Since automated services can go only so far in carrying out these tasks, the system allows users to provide higher quality annotations on the information they are using, via text, speech, and other human interaction modalities.

AUTOMATED OBSERVERS

Subsystems watch the queries that users make, the results they dwell upon, the files they edit, the mail they send and receive, the documents they read, and the information they save. The system exploits observations of query behavior by converting query results into objects that can be annotated further. New observers can be added to exploit additional opportunities. In all cases, the observations are used to tune the data representation according to usage patterns.

AUTOMATION

The automation subsystem provides technologies for encapsulating objects, both physical and virtual, so that their actions can be automated.

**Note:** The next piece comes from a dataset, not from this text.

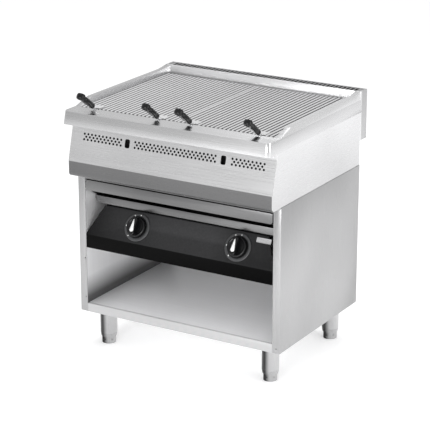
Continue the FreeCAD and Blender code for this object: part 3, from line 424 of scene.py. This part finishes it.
def rounded_plate(bm, long, high, deep, corner, edge):
    """Flat plate with round corners and a soft front edge, its back at height 0."""
    made = bmesh.ops.create_cube(bm, size=1.0)["verts"]
    bmesh.ops.scale(bm, verts=made, vec=(long, high, deep))
    bmesh.ops.translate(bm, verts=made, vec=(0, 0, deep / 2))
    posts = [e for e in bm.edges if abs((e.verts[0].co - e.verts[1].co).z) > deep * 0.9
             and e.verts[0] in made]
    bmesh.ops.bevel(bm, geom=posts, offset=corner, segments=6, profile=0.5, affect="EDGES",
                    material=-1)
    front = [e for e in bm.edges if min(v.co.z for v in e.verts) > deep * 0.99]
    bmesh.ops.bevel(bm, geom=front, offset=edge, segments=3, profile=0.5, affect="EDGES",
                    material=-1)


low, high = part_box("badge_plate")
badge_middle = (Vector(low) + Vector(high)) / 2
badge_long, badge_high, badge_thick = 0.055, 0.017, 0.0010
bm = bmesh.new()
rounded_plate(bm, badge_long, badge_high, badge_thick, 0.0015, 0.0002)
face = max(bm.faces, key=lambda f: f.calc_area() * (f.calc_center_median().z > 0.0008))
bmesh.ops.inset_region(bm, faces=[face], thickness=0.0012, depth=0)
bmesh.ops.inset_region(bm, faces=[face], thickness=0.0005, depth=-0.00035)
onto_slope(bm, badge_middle - outward * 0.0005)
settle(bm, "badge_blank_plate", "frame", brushed("badge_steel", 0.72, 0.22, "x"),
       ["badge_plate"], 25)


# ---- Knobs ----------------------------------------------------------------------------------
# Pressed index ring with four white dots round each knob; the knob is a bakelite skirt with a
# waisted finger bar, and a white teardrop is inlaid on the bar's face to show the setting.
white_inlay = moulded("white_inlay", (0.84, 0.84, 0.82), 0.28)
ring_black = moulded("index_ring_black", (0.045, 0.046, 0.048), 0.34)
half_ring = 0.0026  # from the middle of the index ring back to the slope
dot_radius, dot_circle, dot_angles = 0.0024, 0.0425, (-6, 25, 90, 142)
bar_wide, bar_long, bar_high = 0.0200, 0.0640, 0.0205
drop_radius, drop_length, drop_level = 0.0074, 0.0300, 0.0359


def turned(bm, profile, steps=64):
    """Spins a half section, given as (radius, height) in millimetres, into a closed round part."""
    verts = [bm.verts.new((r / 1000, 0, z / 1000)) for r, z in profile]
    edges = [bm.edges.new(pair) for pair in zip(verts, verts[1:])]
    bmesh.ops.spin(bm, geom=verts + edges, cent=(0, 0, 0), axis=(0, 0, 1), steps=steps,
                   angle=math.tau, use_merge=True, use_duplicate=False)
    bmesh.ops.remove_doubles(bm, verts=bm.verts, dist=1e-6)


for side in ("left", "right"):
    low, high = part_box("bezel_" + side)
    seat = (Vector(low) + Vector(high)) / 2 - outward * half_ring
    bm = bmesh.new()
    turned(bm, [(38, 0.1), (49, 0.1), (49, 3.0), (48.6, 4.1), (47.6, 4.8), (46.5, 5), (40.2, 5),
                (39.4, 4.8), (38.6, 4.0), (38, 3.0), (38, 0.1)])
    onto_slope(bm, seat)
    settle(bm, "index_ring_" + side, "frame", ring_black, ["bezel_" + side], 40)

    bm = bmesh.new()
    for angle in dot_angles:
        spot = bmesh.ops.create_uvsphere(bm, u_segments=16, v_segments=8,
                                         radius=dot_radius)["verts"]
        bmesh.ops.scale(bm, verts=spot, vec=(1, 1, 0.3))
        turn = math.radians(angle)
        bmesh.ops.translate(bm, verts=spot, vec=(-dot_circle * math.sin(turn),
                                                 dot_circle * math.cos(turn), 0.0049))
    onto_slope(bm, seat)
    settle(bm, "index_dots_" + side, "frame", white_inlay, (), 60)

    bm = bmesh.new()
    turned(bm, [(0, 5.6), (33.5, 5.6), (35.3, 6.2), (36, 7.6), (36, 13.4), (35.4, 15.6),
                (33.8, 17.0), (31.8, 17.5), (29.6, 17.3), (28.2, 16.4), (26.0, 16.1), (0, 16.1)])
    onto_slope(bm, seat)
    settle(bm, "knob_skirt_" + side, side + "_knob", bakelite, ["knob_" + side], 40)

    bm = bmesh.new()
    rounded_plate(bm, bar_wide, bar_long, bar_high, 0.0075, 0.0028)
    flanks = [e for e in bm.edges if abs((e.verts[0].co - e.verts[1].co).y) > 0.03]
    bmesh.ops.subdivide_edges(bm, edges=flanks, cuts=5, use_grid_fill=True)
    for v in bm.verts:
        v.co.x *= 0.86 + 0.14 * min(1.0, (v.co.y / 0.024) ** 2)
        v.co.x *= 1.0 + 0.10 * (1 - v.co.z / bar_high)
    bmesh.ops.translate(bm, verts=bm.verts, vec=(0, 0, 0.0155))
    onto_slope(bm, seat)
    settle(bm, "knob_bar_" + side, side + "_knob", bakelite, (), 40)

    bm = bmesh.new()
    drop = bmesh.ops.create_circle(bm, cap_ends=True, segments=32, radius=drop_radius)["verts"]
    for v in drop:
        taper = max(0.0, v.co.y / drop_radius)
        v.co.y += drop_length * taper ** 1.6
        v.co.x *= 1 - 0.42 * taper ** 1.1
        v.co.y -= drop_length / 2
    sheet = bmesh.ops.extrude_face_region(bm, geom=bm.faces[:])["geom"]
    raised = [g for g in sheet if isinstance(g, bmesh.types.BMVert)]
    bmesh.ops.translate(bm, verts=raised, vec=(0, 0, 0.0008))
    brow = [e for e in bm.edges if min(v.co.z for v in e.verts) > 0.0007]
    bmesh.ops.bevel(bm, geom=brow, offset=0.0006, segments=2, profile=0.5, affect="EDGES",
                    material=-1)
    bmesh.ops.translate(bm, verts=bm.verts, vec=(0, 0, drop_level))
    onto_slope(bm, seat)
    settle(bm, "setting_drop_" + side, side + "_knob", white_inlay,
           ["knob_pointer_" + side], 40)


# ---- Gas pipework ---------------------------------------------------------------------------
# Brass valves stand behind the console on a steel rail. Rail, spindles, supply pipe and screws
# are zinc-plated; the bent aluminium pipes that feed the burners are the same dull grey.
brass = brushed("valve_brass", 0.30, 0.35, "z")
zinc = brushed("zinc_plate", 0.35, 0.4, "x")
for side in ("left", "right"):
    dress("valve_body_" + side, brass)
    dress("valve_plug_" + side, brass)
    dress("valve_stem_" + side, zinc)
    dress("feed_pipe_" + side, zinc)
for node in ("manifold", "gas_inlet", "leg_bolts"):
    dress(node, zinc)


# ---- Drip drawer ----------------------------------------------------------------------------
# Shallow folded stainless tray that slides on two plain steel rails. Its folded front doubles
# as the pull.
# Painted shade: the drawer's steel has a dark tone for the shade it sits in under the broiler.
drawer_steel = brushed("drawer_steel", 0.21, 0.32, "x")
softened("drawer_front", "drawer", drawer_steel, 0.0006)
softened("drip_tray", "drawer", drawer_steel, 0.0006)
for side in ("left", "right"):
    dress("runner_" + side, zinc)


# ---- Cabinet --------------------------------------------------------------------------------
# Stainless sheet, spot-welded: double-skinned sides with folded front stiles, a floor pan with
# a deep front rail, a back sheet and a ceiling under the gas space.
cabinet_steel = brushed("cabinet_steel", 0.44, 0.3, "z", 0.05)
lining_steel = brushed("lining_steel", 0.80, 0.38, "z", 0.04, metal=0.3)
floor_steel = brushed("cabinet_floor_steel", 0.80, 0.38, "x", 0.03, metal=0.3)
# Painted light and shade: the cabinet floor is painted with a pool of light just behind its front
# edge, fading darker towards the rear.
low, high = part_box("cabinet_floor")
painted_light_along(floor_steel, "Y", [(low[1], 0.66), (low[1] + 0.004, 0.72), (low[1] + 0.012, 1.18),
                          (-0.04, 1.08), (high[1], 0.70)])
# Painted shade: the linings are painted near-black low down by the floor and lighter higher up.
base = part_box("cabinet_lining_left")[0][2]
painted_light_along(lining_steel, "Z", [(base, 0.07), (base + 0.05, 0.13), (base + 0.13, 1.12),
                           (base + 0.24, 1.18)])
for side in ("left", "right"):
    softened("cabinet_side_" + side, "frame", cabinet_steel, 0.0008)
    dress("cabinet_lining_" + side, lining_steel)
softened("cabinet_floor", "frame", floor_steel, 0.0008)
# Painted light and shade: the back sheet's inner face is painted near-white as light, and its outer
# face is darker, 0.6 of that, as shade. The ceiling shares this finish.
back_steel = brushed("back_sheet_steel", 0.93, 0.40, "x", 0.03, metal=0.1)
low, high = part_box("cabinet_back")
painted_light_along(back_steel, "Y", [(low[1], 1.0), (low[1] + 0.0006, 1.0), (low[1] + 0.0009, 0.6),
                         (high[1], 0.6)])
dress("cabinet_back", back_steel)
dress("cabinet_ceiling", back_steel)
# The front cross rail takes the drawer's dark, painted-shade tone.
dress("front_cross_rail", drawer_steel)


# ---- Legs and screw feet --------------------------------------------------------------------
# Polished tubes with a top plate; each foot screws out of its tube by a hexagonal pad.
for place in ("front_left", "front_right", "rear_left", "rear_right"):
    low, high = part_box("foot_" + place)
    axis = (low[0] + high[0]) / 2
    # Painted light and shade: each leg and foot is painted near-black on its left side and bright
    # on its right, as if lit from the right.
    painted_leg_light = [(axis - 0.031, 0.05), (axis - 0.005, 0.09), (axis + 0.010, 0.95), (axis + 0.031, 1.05)]
    tube = painted_light_along(brushed("leg_steel_" + place, 0.55, 0.24, "z"), "X", painted_leg_light)
    softened("leg_" + place, "frame", tube, 0.0008, 2)
    pad = painted_light_along(brushed("foot_steel_" + place, 0.50, 0.28, "z"), "X", painted_leg_light)
    softened("foot_" + place, "screw_foot_" + place, pad, 0.0005, 2)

It also provides scripting technologies that automate new processes in response to direct commands, or by observing, imitating, and fine-tuning established processes.

BASIC AUTOMATION OBJECTS

Basic automation objects are "black boxes" of low-level actions that can be managed by higher-level automation processes. The objects can be either physical or virtual. A basic physical object senses or actuates a physical entity—it may sense the temperature or whether an office door is open, and it may crank up the heat or send an image to a display. A basic virtual object collects, generates, or transforms information—it may extract designated items from incoming electronic forms, operate on them in a designated manner, and send the results to a particular device.